---------- Items ----------

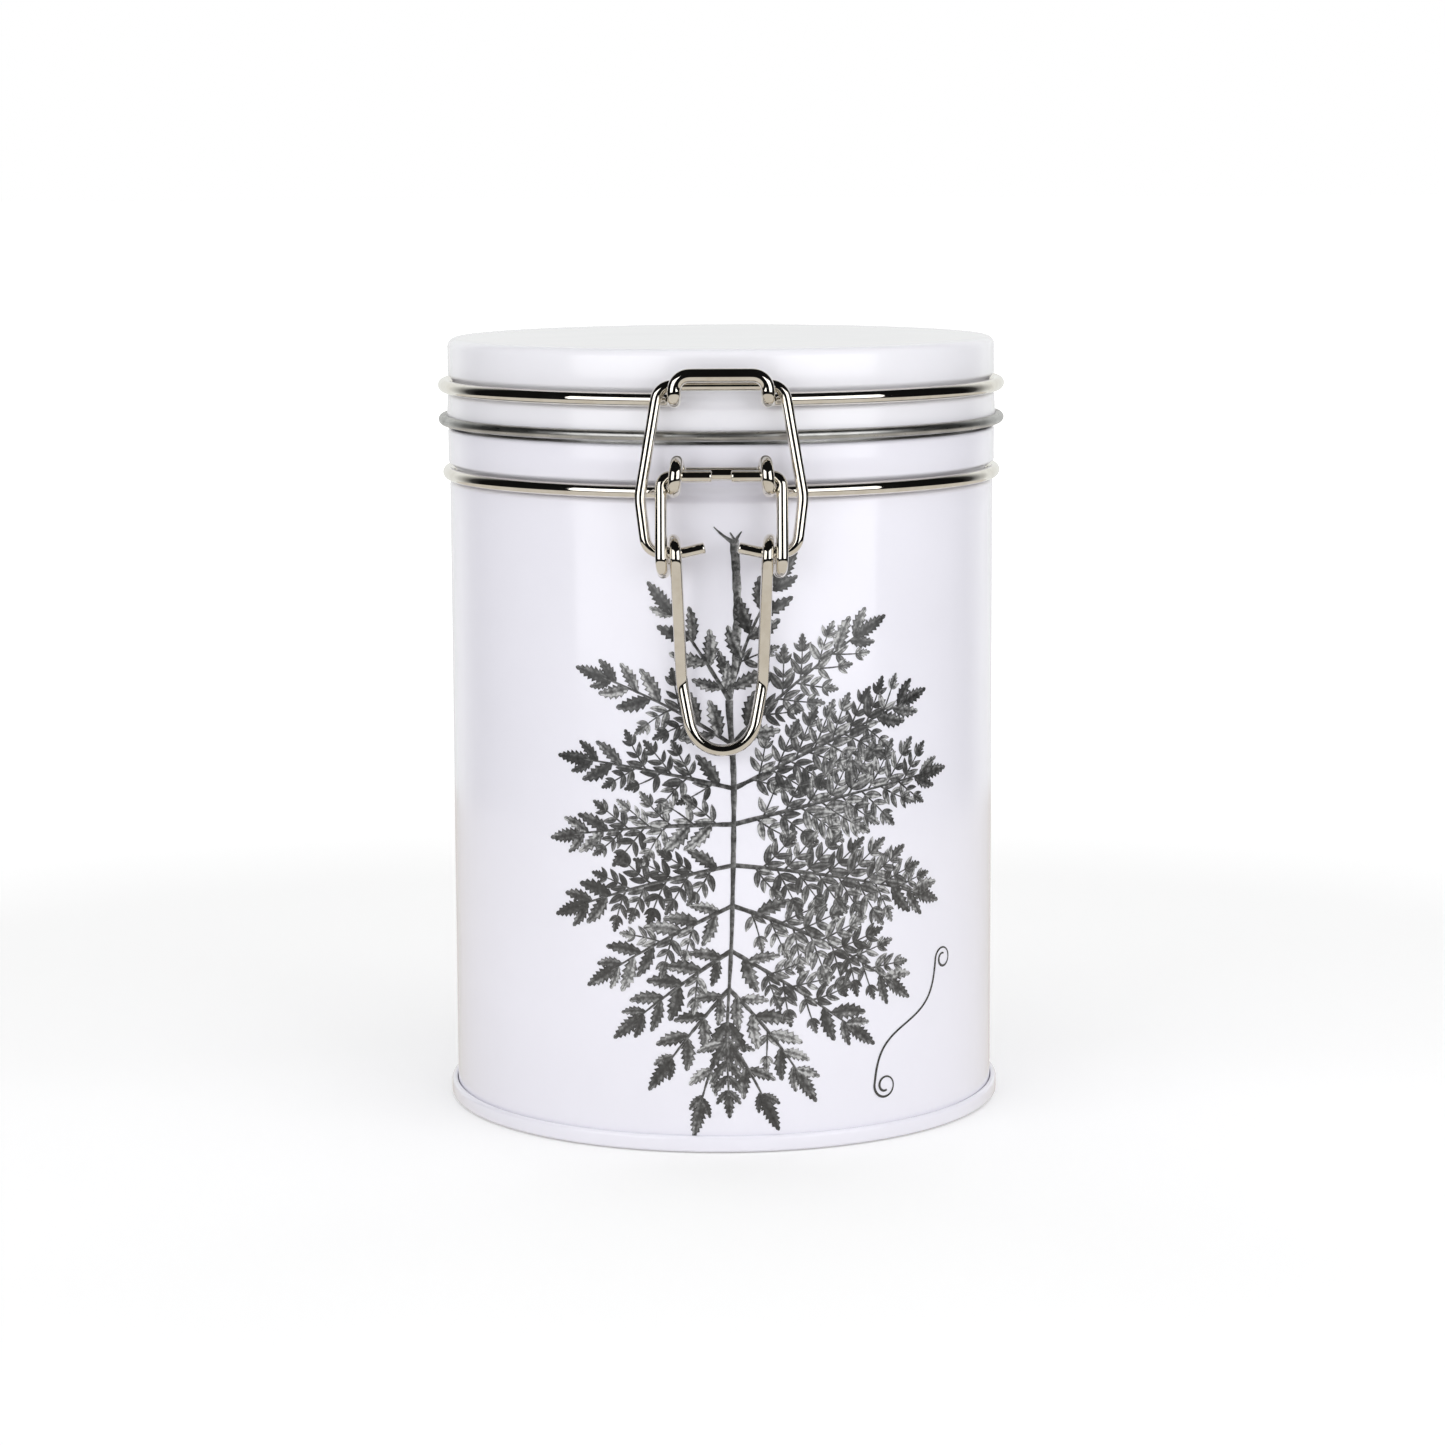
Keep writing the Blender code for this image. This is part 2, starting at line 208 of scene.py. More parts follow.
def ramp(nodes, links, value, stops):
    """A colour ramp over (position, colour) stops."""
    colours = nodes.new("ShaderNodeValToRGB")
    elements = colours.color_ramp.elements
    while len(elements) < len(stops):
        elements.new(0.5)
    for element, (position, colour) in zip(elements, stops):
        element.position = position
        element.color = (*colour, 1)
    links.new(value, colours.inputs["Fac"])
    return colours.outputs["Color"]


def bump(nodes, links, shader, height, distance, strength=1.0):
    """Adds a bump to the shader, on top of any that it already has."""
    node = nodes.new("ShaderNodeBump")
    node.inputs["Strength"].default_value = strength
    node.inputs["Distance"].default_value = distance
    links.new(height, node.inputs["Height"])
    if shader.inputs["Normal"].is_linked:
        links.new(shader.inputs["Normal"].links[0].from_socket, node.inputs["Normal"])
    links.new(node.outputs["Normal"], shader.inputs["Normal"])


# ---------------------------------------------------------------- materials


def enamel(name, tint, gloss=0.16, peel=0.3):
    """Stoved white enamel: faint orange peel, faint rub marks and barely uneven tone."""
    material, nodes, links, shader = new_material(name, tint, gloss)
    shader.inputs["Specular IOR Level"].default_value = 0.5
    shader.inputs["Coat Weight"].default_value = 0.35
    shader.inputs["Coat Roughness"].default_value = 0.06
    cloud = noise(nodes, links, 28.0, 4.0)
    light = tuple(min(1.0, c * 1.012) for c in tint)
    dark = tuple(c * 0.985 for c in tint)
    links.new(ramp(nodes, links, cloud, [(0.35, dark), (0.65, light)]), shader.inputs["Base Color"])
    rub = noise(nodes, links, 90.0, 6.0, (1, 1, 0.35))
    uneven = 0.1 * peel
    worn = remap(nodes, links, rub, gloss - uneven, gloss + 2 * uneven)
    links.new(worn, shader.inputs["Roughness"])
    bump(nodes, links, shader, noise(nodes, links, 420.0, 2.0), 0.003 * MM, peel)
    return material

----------
---------- Items ----------

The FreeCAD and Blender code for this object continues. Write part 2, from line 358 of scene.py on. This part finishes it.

----------

**Goal**
Scan the material above for the string "this" and return the lines that hold it.

**Answer to the problem**
Keep writing the Blender code for this image. This is part 2, starting at line 208 of scene.py. More parts follow.
The FreeCAD and Blender code for this object continues. Write part 2, from line 358 of scene.py on. This part finishes it.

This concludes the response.